→ WHAT YOU HAVE TO DO
Filter the entries and keep only the lines where the string "Blender" appears.

++++ EXTRACTED INFORMATION

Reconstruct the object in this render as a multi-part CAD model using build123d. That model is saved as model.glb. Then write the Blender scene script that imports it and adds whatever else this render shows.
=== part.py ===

++++++++
++++ EXTRACTED INFORMATION

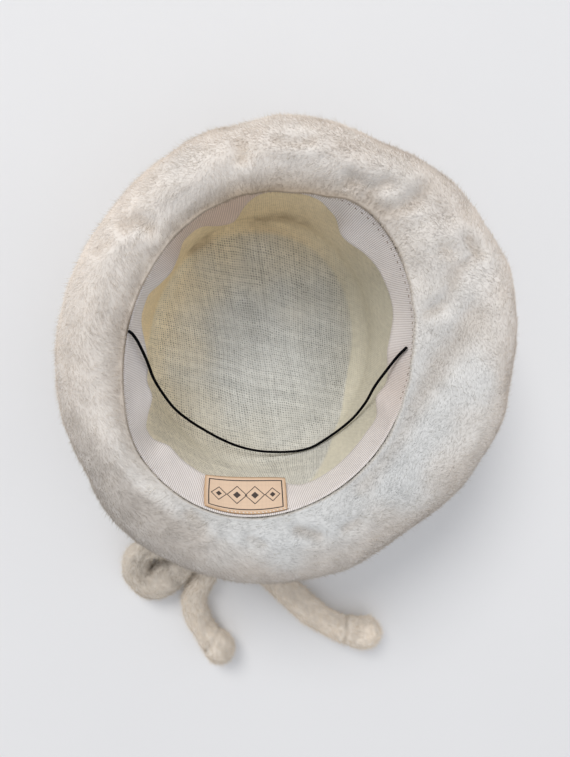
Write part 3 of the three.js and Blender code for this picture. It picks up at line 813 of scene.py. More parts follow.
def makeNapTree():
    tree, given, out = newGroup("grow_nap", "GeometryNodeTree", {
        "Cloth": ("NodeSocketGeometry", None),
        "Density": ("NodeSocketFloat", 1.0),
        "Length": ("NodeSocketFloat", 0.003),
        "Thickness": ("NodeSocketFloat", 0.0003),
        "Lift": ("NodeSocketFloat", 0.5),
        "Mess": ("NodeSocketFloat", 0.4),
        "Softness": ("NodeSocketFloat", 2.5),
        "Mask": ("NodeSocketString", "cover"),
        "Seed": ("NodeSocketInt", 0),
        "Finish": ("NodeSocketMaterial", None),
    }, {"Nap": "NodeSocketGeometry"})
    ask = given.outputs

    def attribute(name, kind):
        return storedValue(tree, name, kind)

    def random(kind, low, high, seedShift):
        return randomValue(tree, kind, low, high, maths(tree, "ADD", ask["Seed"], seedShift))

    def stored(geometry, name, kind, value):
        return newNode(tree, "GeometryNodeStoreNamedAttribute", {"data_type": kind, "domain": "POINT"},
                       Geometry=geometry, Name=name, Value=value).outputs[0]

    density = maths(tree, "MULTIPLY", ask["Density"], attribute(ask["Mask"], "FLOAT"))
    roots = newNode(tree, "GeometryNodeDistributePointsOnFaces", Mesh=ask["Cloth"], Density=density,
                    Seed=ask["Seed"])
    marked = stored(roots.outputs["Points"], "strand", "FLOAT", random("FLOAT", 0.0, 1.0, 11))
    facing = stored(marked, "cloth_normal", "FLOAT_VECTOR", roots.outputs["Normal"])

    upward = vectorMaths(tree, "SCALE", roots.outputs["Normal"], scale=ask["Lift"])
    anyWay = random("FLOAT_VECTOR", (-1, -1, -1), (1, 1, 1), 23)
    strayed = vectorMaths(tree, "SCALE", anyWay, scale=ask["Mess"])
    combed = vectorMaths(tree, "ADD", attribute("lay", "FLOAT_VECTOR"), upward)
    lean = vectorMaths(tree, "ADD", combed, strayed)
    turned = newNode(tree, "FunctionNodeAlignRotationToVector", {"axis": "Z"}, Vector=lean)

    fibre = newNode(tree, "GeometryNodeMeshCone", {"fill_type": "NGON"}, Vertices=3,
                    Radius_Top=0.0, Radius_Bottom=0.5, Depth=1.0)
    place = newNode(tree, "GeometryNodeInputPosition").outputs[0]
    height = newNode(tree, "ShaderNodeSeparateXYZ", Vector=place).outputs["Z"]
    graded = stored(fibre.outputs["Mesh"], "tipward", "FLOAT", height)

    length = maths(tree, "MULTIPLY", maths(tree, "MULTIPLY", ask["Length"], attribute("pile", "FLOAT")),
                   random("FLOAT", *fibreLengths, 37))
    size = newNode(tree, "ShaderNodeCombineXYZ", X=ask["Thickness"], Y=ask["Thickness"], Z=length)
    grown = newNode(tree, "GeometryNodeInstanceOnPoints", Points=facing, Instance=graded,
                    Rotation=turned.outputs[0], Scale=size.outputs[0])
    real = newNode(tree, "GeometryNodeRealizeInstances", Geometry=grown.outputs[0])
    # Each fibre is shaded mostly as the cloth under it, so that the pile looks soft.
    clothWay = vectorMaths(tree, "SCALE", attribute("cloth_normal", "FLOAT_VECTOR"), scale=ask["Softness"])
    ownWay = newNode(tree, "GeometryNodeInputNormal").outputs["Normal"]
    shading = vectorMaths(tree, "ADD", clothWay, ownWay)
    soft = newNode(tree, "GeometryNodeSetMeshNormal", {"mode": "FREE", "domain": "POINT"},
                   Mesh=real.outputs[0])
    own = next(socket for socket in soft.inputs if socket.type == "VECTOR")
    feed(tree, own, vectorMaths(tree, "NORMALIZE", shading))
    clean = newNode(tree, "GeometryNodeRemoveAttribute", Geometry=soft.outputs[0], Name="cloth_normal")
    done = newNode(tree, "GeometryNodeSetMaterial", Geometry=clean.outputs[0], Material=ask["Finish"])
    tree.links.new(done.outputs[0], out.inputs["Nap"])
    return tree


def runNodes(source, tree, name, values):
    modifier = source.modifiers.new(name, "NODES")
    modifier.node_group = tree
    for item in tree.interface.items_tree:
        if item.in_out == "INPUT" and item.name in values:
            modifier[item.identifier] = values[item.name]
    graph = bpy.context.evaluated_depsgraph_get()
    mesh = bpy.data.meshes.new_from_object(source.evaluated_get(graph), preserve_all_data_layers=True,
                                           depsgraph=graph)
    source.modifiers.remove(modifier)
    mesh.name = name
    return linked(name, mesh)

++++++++

→ ANSWER TO THIS TASK
Reconstruct the object in this render as a multi-part CAD model using build123d. That model is saved as model.glb. Then write the Blender scene script that imports it and adds whatever else this render shows.
Write part 3 of the three.js and Blender code for this picture. It picks up at line 813 of scene.py. More parts follow.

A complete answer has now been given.